The ground, the rocks, the light — everything looks like someone cranked up the saturation, but it’s not a filter. It’s Bryce.
Those switchbacks on the way down?
They look harmless from above.
A few minutes later, your calves kick in and you realize you’ve stepped into a stone labyrinth that looked like a miniature from the rim 🧡
Walking between the hoodoos feels like moving through a gallery of giant sculptures.
Each one different. Each with its own personality.
One looks like a queen, another like a monk, a third like someone who’s been standing here for two million years — and has no plans to move.
We pass other hikers trying to wrap their heads around the scale.
From above, they were tiny dots.
Down here, we’re suddenly all on the same level — small beings inside a vast natural amphitheater.
And the best part?
The way down feels easy.
The climb back up is a reminder that gravity isn’t a suggestion — it’s a fact 😅🔥





🌙 The legend of the petrified wizards
Long before tourists with trekking poles and XXL water bottles showed up, this land belonged to spirits, animals, and beings that didn’t always play fair.
The Native people believed that among the red rocks lived the To-when-an-ung-wa — beings that looked human, but were hollow inside.
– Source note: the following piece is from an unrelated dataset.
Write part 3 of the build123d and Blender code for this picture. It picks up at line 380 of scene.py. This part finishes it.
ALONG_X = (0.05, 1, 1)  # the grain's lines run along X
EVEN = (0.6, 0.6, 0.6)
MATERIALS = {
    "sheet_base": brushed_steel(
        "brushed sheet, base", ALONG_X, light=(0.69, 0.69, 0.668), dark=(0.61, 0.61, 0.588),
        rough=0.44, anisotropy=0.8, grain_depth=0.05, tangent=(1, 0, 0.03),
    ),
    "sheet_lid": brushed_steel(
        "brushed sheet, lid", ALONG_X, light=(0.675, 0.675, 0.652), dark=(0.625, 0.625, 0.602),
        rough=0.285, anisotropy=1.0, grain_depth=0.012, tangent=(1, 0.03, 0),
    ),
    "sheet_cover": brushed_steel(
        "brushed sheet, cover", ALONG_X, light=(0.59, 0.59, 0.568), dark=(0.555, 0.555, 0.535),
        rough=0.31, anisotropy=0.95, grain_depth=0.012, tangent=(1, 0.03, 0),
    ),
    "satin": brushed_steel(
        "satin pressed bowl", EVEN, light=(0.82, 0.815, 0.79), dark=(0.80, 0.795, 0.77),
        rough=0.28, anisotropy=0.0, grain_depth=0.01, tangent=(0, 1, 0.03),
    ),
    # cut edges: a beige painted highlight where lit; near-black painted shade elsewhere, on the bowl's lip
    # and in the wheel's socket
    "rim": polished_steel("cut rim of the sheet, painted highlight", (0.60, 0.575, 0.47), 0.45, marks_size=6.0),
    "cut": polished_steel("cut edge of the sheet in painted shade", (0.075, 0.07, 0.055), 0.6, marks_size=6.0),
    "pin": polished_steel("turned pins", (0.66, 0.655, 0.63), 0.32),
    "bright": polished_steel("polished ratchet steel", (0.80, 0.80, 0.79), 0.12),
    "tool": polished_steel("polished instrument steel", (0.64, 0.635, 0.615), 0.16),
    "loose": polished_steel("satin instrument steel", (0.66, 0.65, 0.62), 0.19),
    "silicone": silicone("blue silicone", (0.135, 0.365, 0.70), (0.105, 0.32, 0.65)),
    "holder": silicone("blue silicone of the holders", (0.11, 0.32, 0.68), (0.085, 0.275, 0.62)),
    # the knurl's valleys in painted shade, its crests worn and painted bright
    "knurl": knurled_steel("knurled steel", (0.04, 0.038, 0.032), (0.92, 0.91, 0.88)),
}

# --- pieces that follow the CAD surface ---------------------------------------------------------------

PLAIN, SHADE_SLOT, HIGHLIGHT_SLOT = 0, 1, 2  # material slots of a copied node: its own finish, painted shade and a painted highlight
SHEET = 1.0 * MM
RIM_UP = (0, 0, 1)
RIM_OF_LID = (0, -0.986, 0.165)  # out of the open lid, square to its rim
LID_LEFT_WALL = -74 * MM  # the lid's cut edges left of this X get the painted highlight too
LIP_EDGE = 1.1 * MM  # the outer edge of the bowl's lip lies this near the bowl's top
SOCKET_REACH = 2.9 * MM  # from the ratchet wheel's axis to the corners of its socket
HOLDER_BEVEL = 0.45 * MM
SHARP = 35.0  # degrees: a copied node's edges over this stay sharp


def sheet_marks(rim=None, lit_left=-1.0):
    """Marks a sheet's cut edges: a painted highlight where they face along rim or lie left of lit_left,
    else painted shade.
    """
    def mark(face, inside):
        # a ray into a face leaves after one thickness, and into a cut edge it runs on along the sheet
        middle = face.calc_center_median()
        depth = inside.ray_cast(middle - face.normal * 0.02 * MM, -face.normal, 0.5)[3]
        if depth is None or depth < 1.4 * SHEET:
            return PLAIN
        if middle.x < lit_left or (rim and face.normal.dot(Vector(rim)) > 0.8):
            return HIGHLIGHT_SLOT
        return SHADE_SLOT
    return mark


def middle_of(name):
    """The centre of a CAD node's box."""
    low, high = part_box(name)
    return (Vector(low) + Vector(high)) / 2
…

They could shift their shape: one moment a wolf 🐺, the next an eagle 🦅, then a person again. The problem was, they began to mock nature and play at the expense of others.
The Great Coyote eventually lost his patience. He gathered them all in one place and said:
Since you enjoy looking at yourselves so much, you will keep looking… forever.
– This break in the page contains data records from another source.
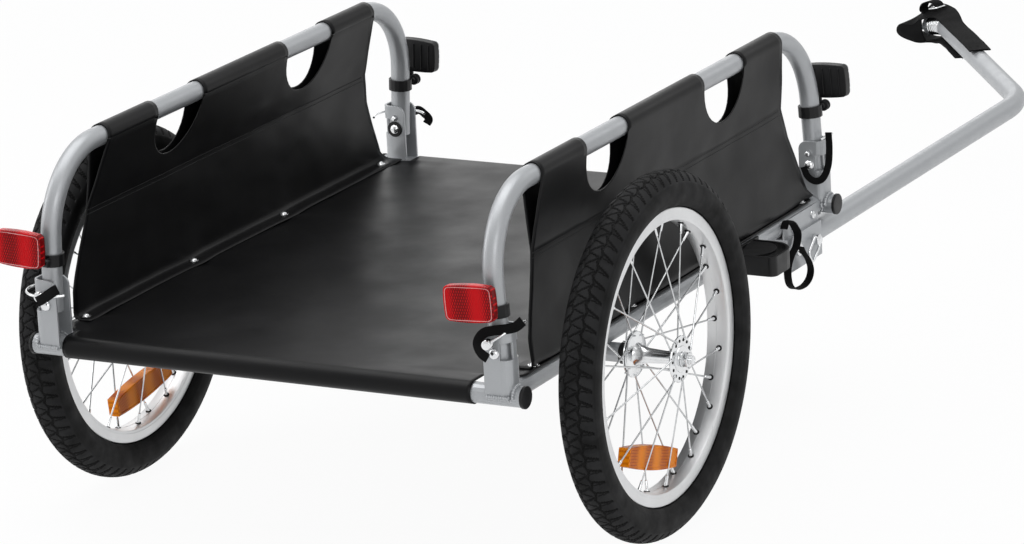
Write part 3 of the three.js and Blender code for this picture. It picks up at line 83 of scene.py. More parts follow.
# The hoops, as part.mjs bends them
LEAN = math.radians(3)
HOOP_HEIGHT = 158.7
HOOP_BEND = 87
HOOP_TAIL = 8.5
PIN_RISE = 13.5
TOP_X = PIVOT_X - math.sin(LEAN) * HOOP_HEIGHT
TOP_Z = PIVOT_Z + math.cos(LEAN) * HOOP_HEIGHT
FINE_STEP = math.radians(3)

# The share of the hoop's height where the reflector's band sits, how far its lens is above the band
# and to the band's left, seen from outside, and how far the snap ring tilts from lying level
Corner = namedtuple("Corner", "name side end band lift left tilt")
CORNERS = (
    Corner("rear_left", -1, -1, 0.308, 16.8, 19.1, 0),
    Corner("rear_right", 1, -1, 0.27, 15.6, 11.6, math.radians(34)),
    Corner("front_left", -1, 1, 0.329, 29.2, 5.2, 0),
    Corner("front_right", 1, 1, 0.378, 28.6, 7.5, math.radians(45)),
)


def place(x, y, z):
    return Vector((x * MM, REAR + y * MM, z * MM))


def corner_y(corner):
    return BED if corner.end > 0 else 0


def heading(turn, rise=0.0):
    """A direction turned left from x by turn, and upwards by rise."""
    return Vector((math.cos(turn) * math.cos(rise), math.sin(turn) * math.cos(rise), math.sin(rise)))


# Camera, light and ground

CAMERA_AT = (2712.465, -4406.493, 1814.668)
CAMERA_YAW, CAMERA_PITCH, CAMERA_ROLL = 0.503, -0.283, -0.053
FOCAL_PIXELS = 5190.389
FRAME_PIXELS = 1024
SENSOR_WIDTH = 36
CLIP_END = 60
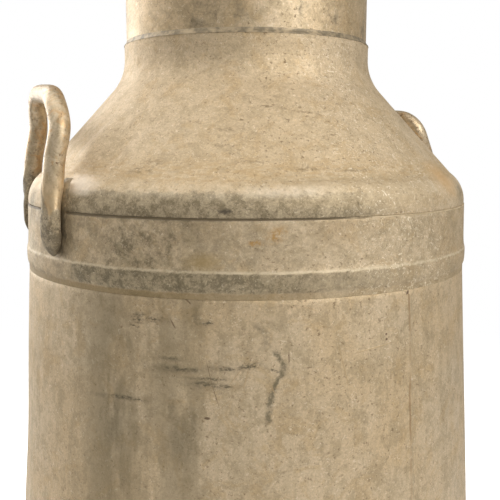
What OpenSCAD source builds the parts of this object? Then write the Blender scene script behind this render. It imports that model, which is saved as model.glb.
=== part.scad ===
// Churn-type milk can: tapered sheet body with a foot hoop, embossed breast band, coned
// shoulder with a rolled lip, neck with a wired mouth, two soldered rod handles and a lift-out lid.
// Millimetres, +Z up, origin at the centre of the foot on the ground.

/* [Body] */
// Height from the ground to the lower edge of the breast band
body_h = 370; // [300:5:440]
// Outer radius of the body just below the breast band
body_top_r = 160; // [140:1:180]
// Slope of the body wall from the vertical, in degrees
body_taper = 3.1; // [0:0.1:4]
// Thickness of the body, shoulder and base sheets
sheet_t = 1.6; // [1.2:0.1:2.2]
// Direction of the upright body seam, in degrees from +X
seam_az = -52; // [-180:1:180]
// Width of the solder run over the body seam
seam_w = 7; // [4:0.5:12]

/* [Breast band] */
// Height of the breast band
band_h = 45; // [40:1:60]
// Thickness of the breast band
band_t = 1.3; // [1:0.1:1.6]
// Height of the raised bead at the foot of the band
bead_h = 12; // [8:1:16]
// How far the bead stands out of the band
bead_out = 1.3; // [0.5:0.1:3]

/* [Shoulder] */
// Radius of the rolled lip around the shoulder
roll_r = 23.6; // [20:0.2:26]
// Sweep of the rolled lip, in degrees
roll_sweep = 55; // [50:1:60]
// Slope of the shoulder cone from the vertical, in degrees
cone_slope = 42; // [38:1:46]
// Radius of the blend from the cone into the neck
blend_r = 35; // [20:1:40]

/* [Neck] */
// Outer radius of the shoulder's collar around the neck
collar_r = 89; // [84:1:94]
// Height of the collar
collar_h = 9; // [6:1:14]
// Height of the mouth above the shoulder cone's blend
neck_h = 74; // [60:1:90]
// Thickness of the neck and lid sheets
neck_t = 1.6; // [1.2:0.1:1.9]
// Radius of the wired edge around the mouth
mouth_wire_r = 4; // [3:0.5:5]

/* [Handles] */
// Direction of the left handle, in degrees from +X
left_az = 201.5; // [190:0.5:210]
// Direction of the right handle, in degrees from +X
right_az = 40.4; // [0:0.1:45]
// Lean of the left handle towards the neck, in degrees
left_lean = 5; // [0:1:10]
// Lean of the right handle, which is bent in towards the neck, in degrees
right_lean = 27; // [0:1:27]
// Radius of the handle rod
rod_r = 6.1; // [5:0.1:7]
// Half the distance between a handle's two legs
leg_half = 61.3; // [50:0.1:65]
// Length of a handle's legs above the lip, to the middle of its top bar
leg_len = 67; // [60:1:80]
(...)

And he turned them into stone.
That’s how the Hoodoos were born — slender, frozen figures standing in absolute silence. And when the sun paints them orange, they look like hooded characters quietly plotting something 🧡🔥
You stand among them and suddenly catch yourself thinking this isn’t just geology.
It’s nature’s theater — with a hint of darkness woven in.
And I’ll tell you one thing — at sunrise, you really start to wonder if they’re actually staying still 😏🌄
2,400 meters above sea level — and way above common sense. Four seasons in one day 😅🌨️🔥
And then there’s something you can’t capture in photos — the air.
Clean, crisp, sharp like the first sip of something strong. Bryce sits at over 2,400 meters above sea level, so every breath feels deeper — and every step is a gentle reminder that fitness isn’t something you can fix with a Lightroom filter 😅
The sun can scorch like it does in Arizona, but the wind keeps reminding you that you’re high in the mountains. That’s why in May you can still stumble upon snow here — light and delicate, as if someone dusted the hoodoos with powdered sugar ❄️🧡
Orange towers wearing white caps suddenly look like a planet that mixed up its seasons.
Bryce can serve you four seasons in a single day — summer, fall, winter, and “what just happened?”.
And it delivers each one with full theatrical flair 🎭✨
We left Bryce slowly, as if we didn’t want to lose that calm somewhere between the curves.
The road dropped lower, the air grew warmer, and the orange slowly shifted into a deep red.
Around the next bend in the asphalt, the next chapter was waiting — Zion.
Less fairytale, more monumental rock wall straight in your face. A different pace, a different tension… and a completely different kind of energy 😌🌄
Bryce felt like a theater of light.
Zion turned out to be a stage where everything happens closer, more intense — and without warning.